The material below contains a line with "for name, build" and a line with "from mathutils import Matrix, Vector". Copy exactly those two lines and all lines between them.

**Material**
****************************************

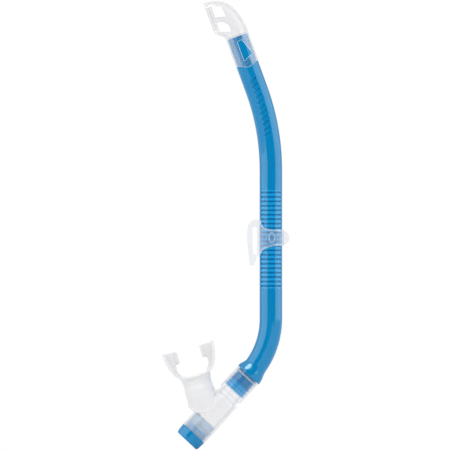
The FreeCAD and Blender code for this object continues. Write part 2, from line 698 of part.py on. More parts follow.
def cuff_end():
    """The cuff's round lower end, seen from the side."""
    x, z = CUFF_END_AT
    disc = Part.makeCylinder(CUFF_END_R, BEYOND, V(x, -BEYOND / 2, z), V(0, 1, 0))
    return disc.fuse(Part.makeBox(BEYOND, BEYOND, BEYOND, V(x - BEYOND / 2, -BEYOND / 2, z + 1.0)))


def mouthpiece():
    """A cuff that slips over the chamber's branch, an oval passage, the lip flange and two bite plates."""
    body = ellipse_loft(CUFF_SECTIONS).common(cuff_end()).fuse(lip_flange()).fuse(bite_plates())
    body = body.cut(ellipse_loft(branch_sections(CUFF_FIT))).cut(ellipse_loft(PASSAGE_SECTIONS))
    chamber = placed(chamber_outside(CUFF_FIT), branch_frame().inverse())
    return placed(body.cut(chamber), mouth_frame())


PARTS = {
    "main_tube": main_tube,
    "splash_guard": splash_guard,
    "strap_keeper": strap_keeper,
    "swivel_o_ring": swivel_o_ring,
    "drain_chamber": drain_chamber,
    "mouthpiece": mouthpiece,
    "purge_seat": purge_seat,
    "purge_membrane": purge_membrane,
    "purge_cap": purge_cap,
}

if __name__ == "__main__":
    os.makedirs("parts", exist_ok=True)
    for name, build in PARTS.items():
        shape = build()
        print(name, "valid", shape.isValid(), "solids", len(shape.Solids), "volume", round(shape.Volume, 1))
        shape.Solids[0].exportStep(f"parts/{name}.step")
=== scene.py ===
"""The snorkel's looks.

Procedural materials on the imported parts, a soft silicone mouthpiece in place of the CAD one, and a white
light-tent studio seen straight from the front."""

import json
import math
from collections import namedtuple

import bmesh
import bpy
from mathutils import Matrix, Vector


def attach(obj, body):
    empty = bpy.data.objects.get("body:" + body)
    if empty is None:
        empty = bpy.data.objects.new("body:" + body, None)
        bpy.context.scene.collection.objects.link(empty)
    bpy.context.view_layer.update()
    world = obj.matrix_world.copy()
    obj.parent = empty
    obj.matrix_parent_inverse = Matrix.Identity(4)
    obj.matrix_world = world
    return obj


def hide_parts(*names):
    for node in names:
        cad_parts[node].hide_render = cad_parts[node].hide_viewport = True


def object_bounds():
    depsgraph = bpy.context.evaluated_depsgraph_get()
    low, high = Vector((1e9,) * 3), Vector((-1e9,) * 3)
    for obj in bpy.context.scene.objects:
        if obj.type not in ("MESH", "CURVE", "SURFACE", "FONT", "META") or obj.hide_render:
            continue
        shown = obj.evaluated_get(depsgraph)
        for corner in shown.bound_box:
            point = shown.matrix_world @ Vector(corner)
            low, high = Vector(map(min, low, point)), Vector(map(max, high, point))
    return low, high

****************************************

**Exercise solution**
    for name, build in PARTS.items():
        shape = build()
        print(name, "valid", shape.isValid(), "solids", len(shape.Solids), "volume", round(shape.Volume, 1))
        shape.Solids[0].exportStep(f"parts/{name}.step")
=== scene.py ===
"""The snorkel's looks.

Procedural materials on the imported parts, a soft silicone mouthpiece in place of the CAD one, and a white
light-tent studio seen straight from the front."""

import json
import math
from collections import namedtuple

import bmesh
import bpy
from mathutils import Matrix, Vector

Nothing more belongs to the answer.